» **WORK TO DO**: The listing beneath should be written out in full, exactly as shown.
^^^^^^^^
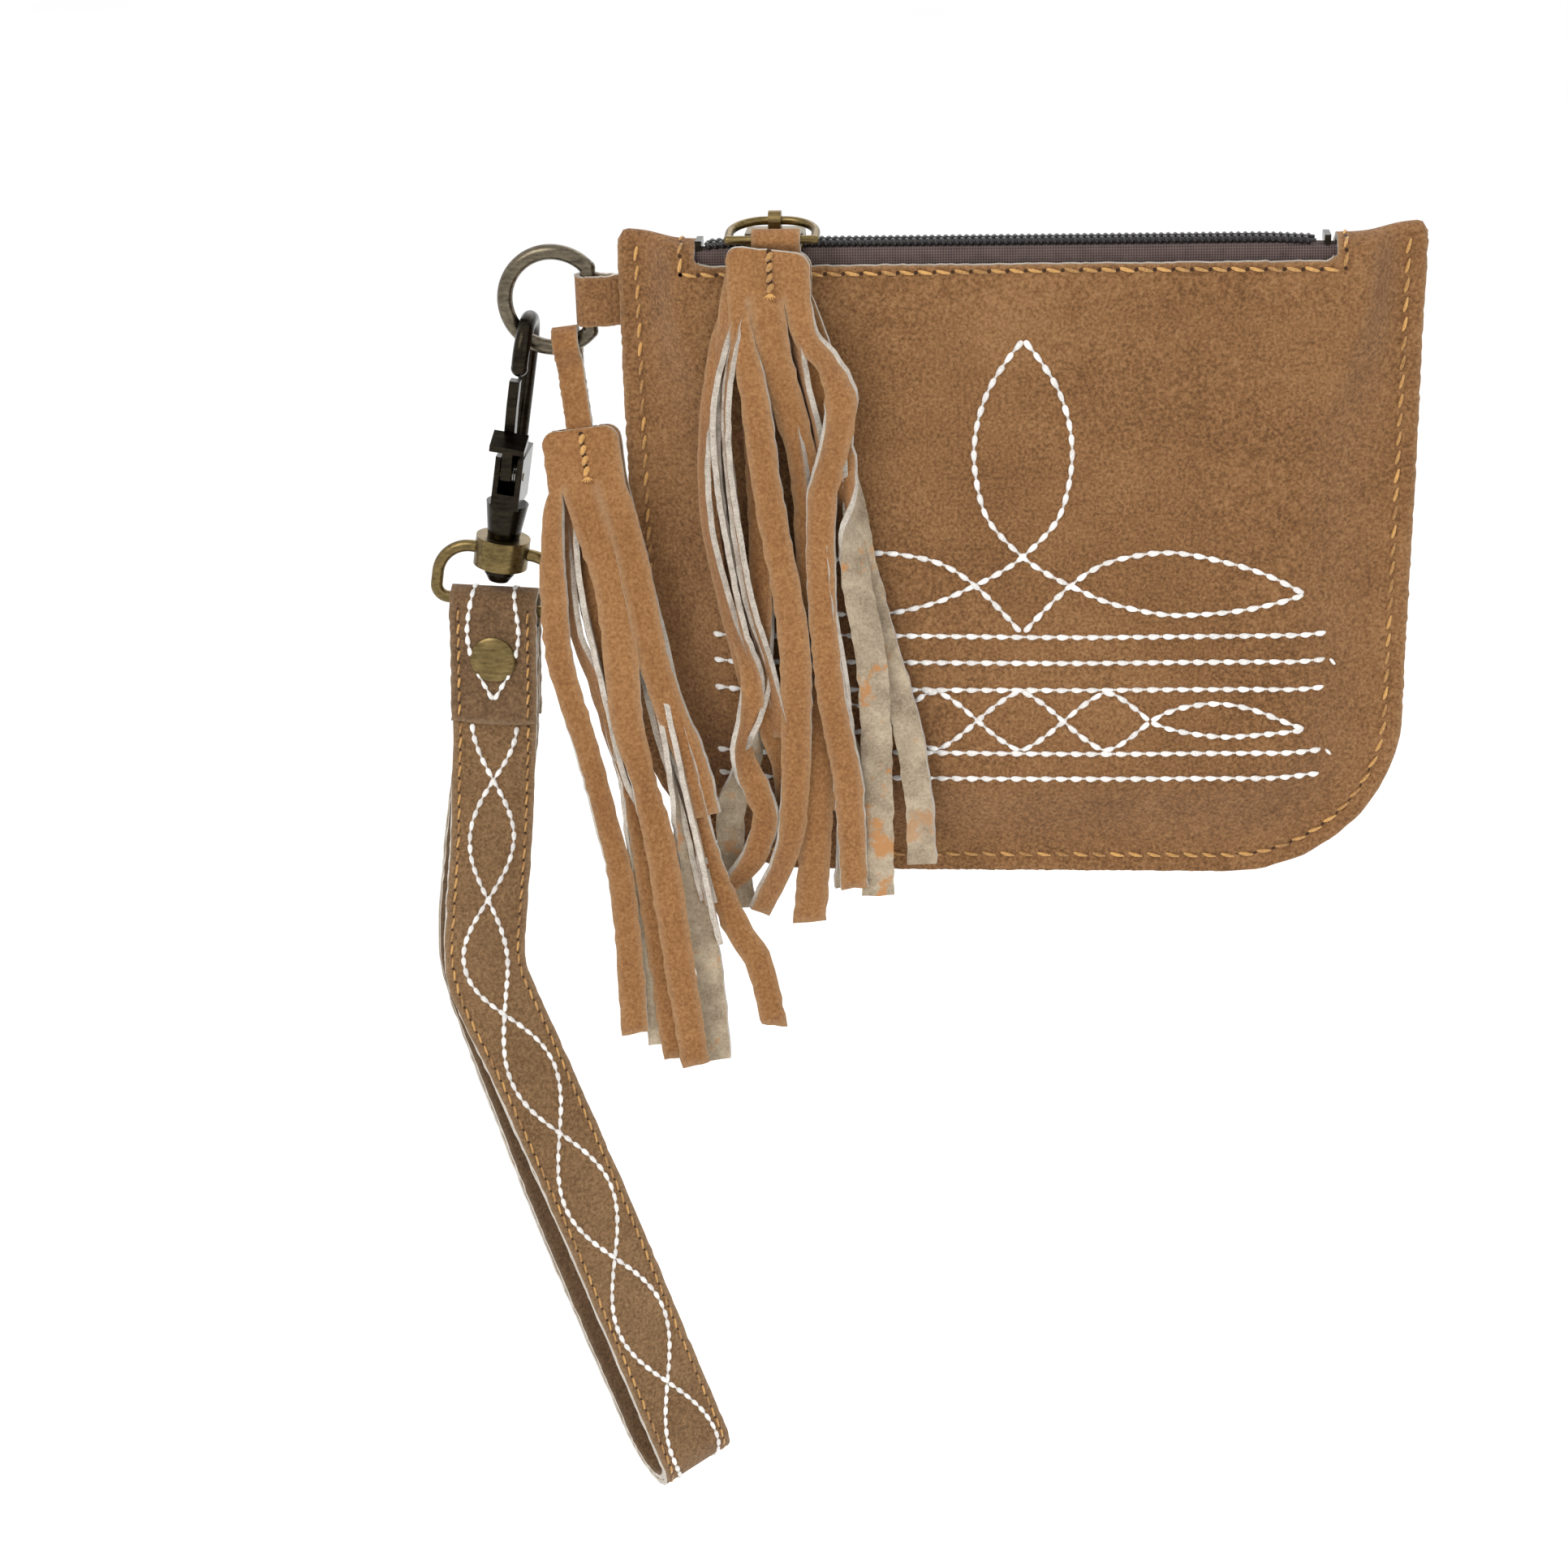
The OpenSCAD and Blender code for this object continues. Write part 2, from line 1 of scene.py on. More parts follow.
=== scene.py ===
"""Looks of a suede wristlet wallet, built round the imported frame.

Shapes are drawn in millimetres in the pouch's own drawing: x right from its left edge, z up from its top
fold, y towards the back. Shape.piece turns them into the frame's metres.
"""
import json
import math
import random

import bmesh
import bpy
import numpy as np
from mathutils import Matrix, Vector


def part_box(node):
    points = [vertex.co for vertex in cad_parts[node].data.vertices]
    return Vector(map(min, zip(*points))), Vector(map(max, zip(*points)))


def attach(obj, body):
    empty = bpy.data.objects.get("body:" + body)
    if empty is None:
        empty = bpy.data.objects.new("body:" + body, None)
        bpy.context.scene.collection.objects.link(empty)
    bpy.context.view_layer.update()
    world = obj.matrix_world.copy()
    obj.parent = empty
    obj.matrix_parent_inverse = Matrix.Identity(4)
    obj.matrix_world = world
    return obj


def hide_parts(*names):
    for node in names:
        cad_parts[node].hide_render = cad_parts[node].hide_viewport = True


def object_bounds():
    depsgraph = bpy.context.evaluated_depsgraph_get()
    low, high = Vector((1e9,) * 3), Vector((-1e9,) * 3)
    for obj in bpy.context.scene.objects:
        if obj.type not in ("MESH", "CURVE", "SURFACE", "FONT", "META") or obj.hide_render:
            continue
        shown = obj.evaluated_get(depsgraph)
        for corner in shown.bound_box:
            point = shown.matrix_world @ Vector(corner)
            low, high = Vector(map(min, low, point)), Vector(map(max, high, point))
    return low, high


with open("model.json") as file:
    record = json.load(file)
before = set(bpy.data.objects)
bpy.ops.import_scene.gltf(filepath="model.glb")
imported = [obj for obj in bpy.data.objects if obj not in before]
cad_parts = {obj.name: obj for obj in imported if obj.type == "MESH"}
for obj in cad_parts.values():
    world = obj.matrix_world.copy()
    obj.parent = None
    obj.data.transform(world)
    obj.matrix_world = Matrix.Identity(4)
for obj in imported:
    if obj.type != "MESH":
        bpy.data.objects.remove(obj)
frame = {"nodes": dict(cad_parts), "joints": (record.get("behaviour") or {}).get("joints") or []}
cad_low, cad_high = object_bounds()
random.seed(11)
MM = 1000.0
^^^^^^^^
» **EXERCISE RESPONSE**:
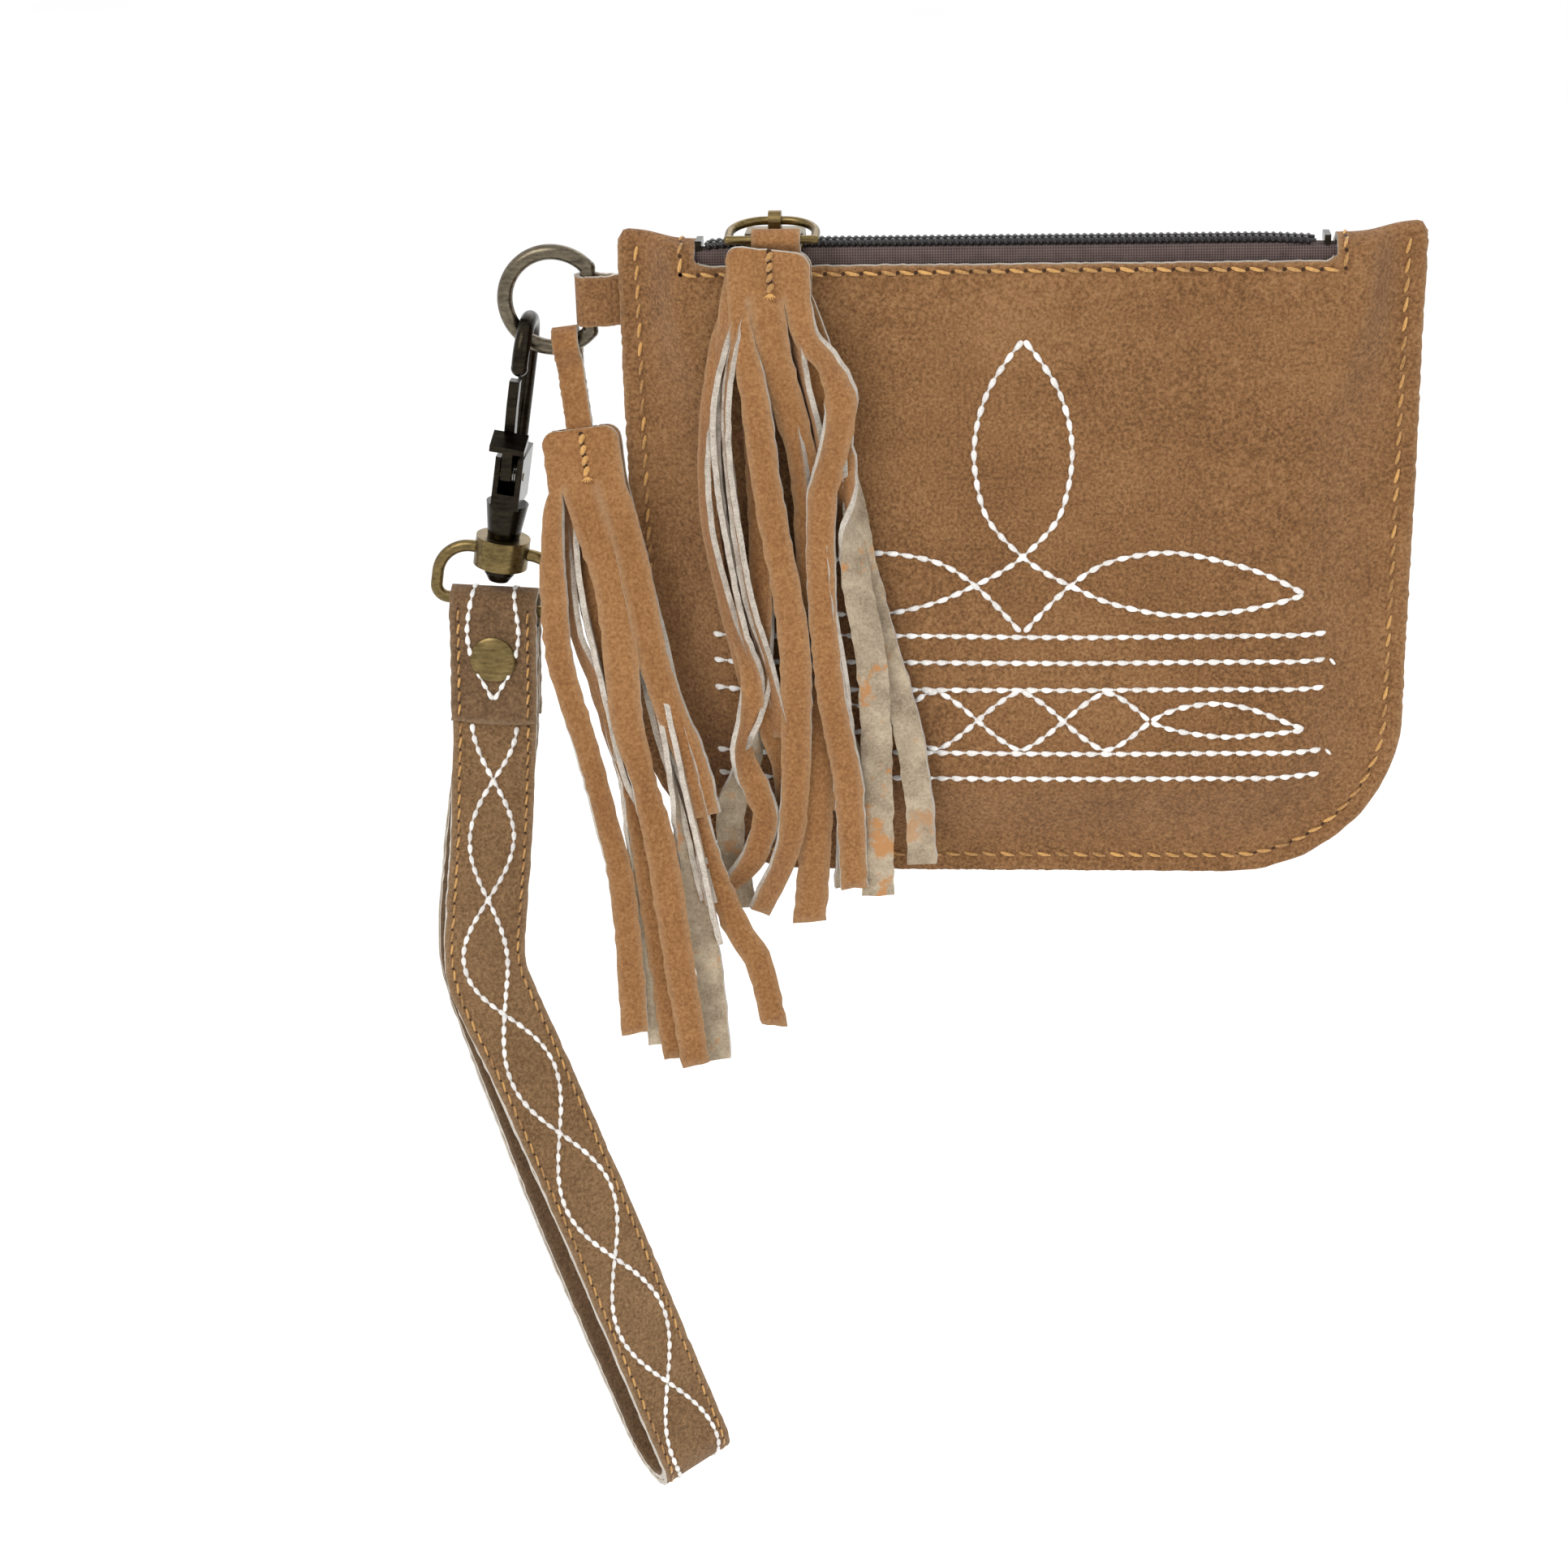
The OpenSCAD and Blender code for this object continues. Write part 2, from line 1 of scene.py on. More parts follow.
=== scene.py ===
"""Looks of a suede wristlet wallet, built round the imported frame.

Shapes are drawn in millimetres in the pouch's own drawing: x right from its left edge, z up from its top
fold, y towards the back. Shape.piece turns them into the frame's metres.
"""
import json
import math
import random

import bmesh
import bpy
import numpy as np
from mathutils import Matrix, Vector


def part_box(node):
    points = [vertex.co for vertex in cad_parts[node].data.vertices]
    return Vector(map(min, zip(*points))), Vector(map(max, zip(*points)))


def attach(obj, body):
    empty = bpy.data.objects.get("body:" + body)
    if empty is None:
        empty = bpy.data.objects.new("body:" + body, None)
        bpy.context.scene.collection.objects.link(empty)
    bpy.context.view_layer.update()
    world = obj.matrix_world.copy()
    obj.parent = empty
    obj.matrix_parent_inverse = Matrix.Identity(4)
    obj.matrix_world = world
    return obj


def hide_parts(*names):
    for node in names:
        cad_parts[node].hide_render = cad_parts[node].hide_viewport = True


def object_bounds():
    depsgraph = bpy.context.evaluated_depsgraph_get()
    low, high = Vector((1e9,) * 3), Vector((-1e9,) * 3)
    for obj in bpy.context.scene.objects:
        if obj.type not in ("MESH", "CURVE", "SURFACE", "FONT", "META") or obj.hide_render:
            continue
        shown = obj.evaluated_get(depsgraph)
        for corner in shown.bound_box:
            point = shown.matrix_world @ Vector(corner)
            low, high = Vector(map(min, low, point)), Vector(map(max, high, point))
    return low, high


with open("model.json") as file:
    record = json.load(file)
before = set(bpy.data.objects)
bpy.ops.import_scene.gltf(filepath="model.glb")
imported = [obj for obj in bpy.data.objects if obj not in before]
cad_parts = {obj.name: obj for obj in imported if obj.type == "MESH"}
for obj in cad_parts.values():
    world = obj.matrix_world.copy()
    obj.parent = None
    obj.data.transform(world)
    obj.matrix_world = Matrix.Identity(4)
for obj in imported:
    if obj.type != "MESH":
        bpy.data.objects.remove(obj)
frame = {"nodes": dict(cad_parts), "joints": (record.get("behaviour") or {}).get("joints") or []}
cad_low, cad_high = object_bounds()
random.seed(11)
MM = 1000.0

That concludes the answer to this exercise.